What Is the Future of DeFi?

With Web3 on the horizon and sidechain and Layer 2 scaling solutions like Arbitrum, Optimism and ZK-Sync growing, DeFi projects on Ethereum should have ample opportunity to showcase their utility and make a strong comeback. Moreover, many blue chip DeFi projects such as Chainlink have proven to be oscillators in terms of their ETH trading pairs, meaning that as long as investors can weather the storm, a reversal should happen sometime in the future. 

The potential of DeFi is boundless, limited only by the imagination and execution of blockchain developers. A few growing trends to watch include: algorithmic stablecoins, synetic securities, self-repaying loans, the monetization of blockchain gaming, surging DEX and AMM volume and improved cross-chain technology.

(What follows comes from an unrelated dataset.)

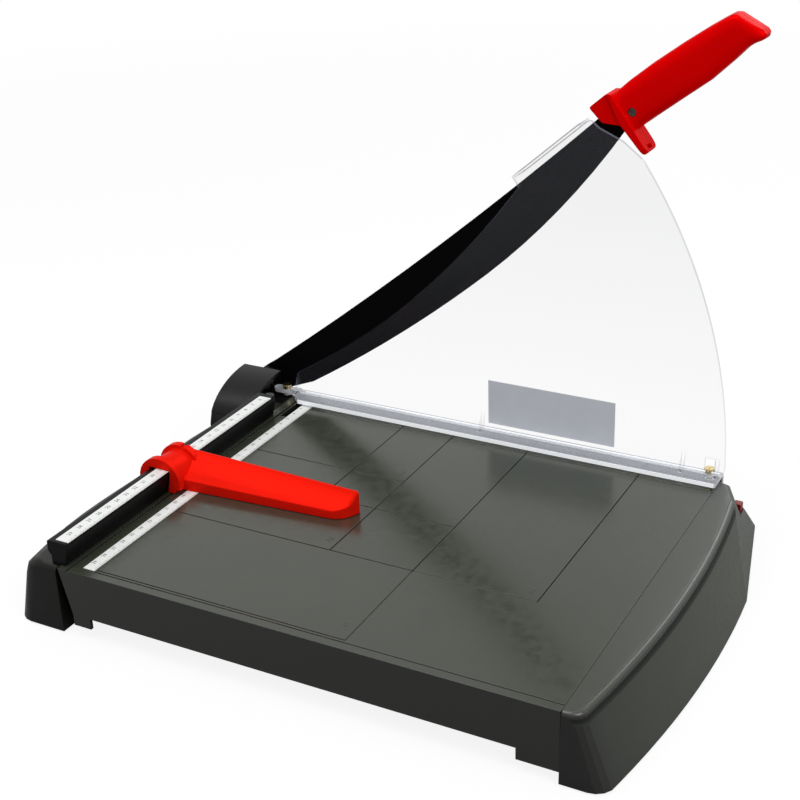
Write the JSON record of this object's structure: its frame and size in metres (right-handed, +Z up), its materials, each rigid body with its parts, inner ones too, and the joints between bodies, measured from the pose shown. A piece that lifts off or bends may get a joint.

Overall, while more people are using DeFi applications, it’s difficult to say whether DeFi will go mainstream any time soon. DeFi technology is experimental, new and isn’t without serious problems such as scalability. If developers can continue to rectify these problems, as exemplified by the impending Ethereum Merge, the potential behind this expansive financial ecosystem is boundless. If you want to take part, be sure to understand not only the rewards but the risks before getting started.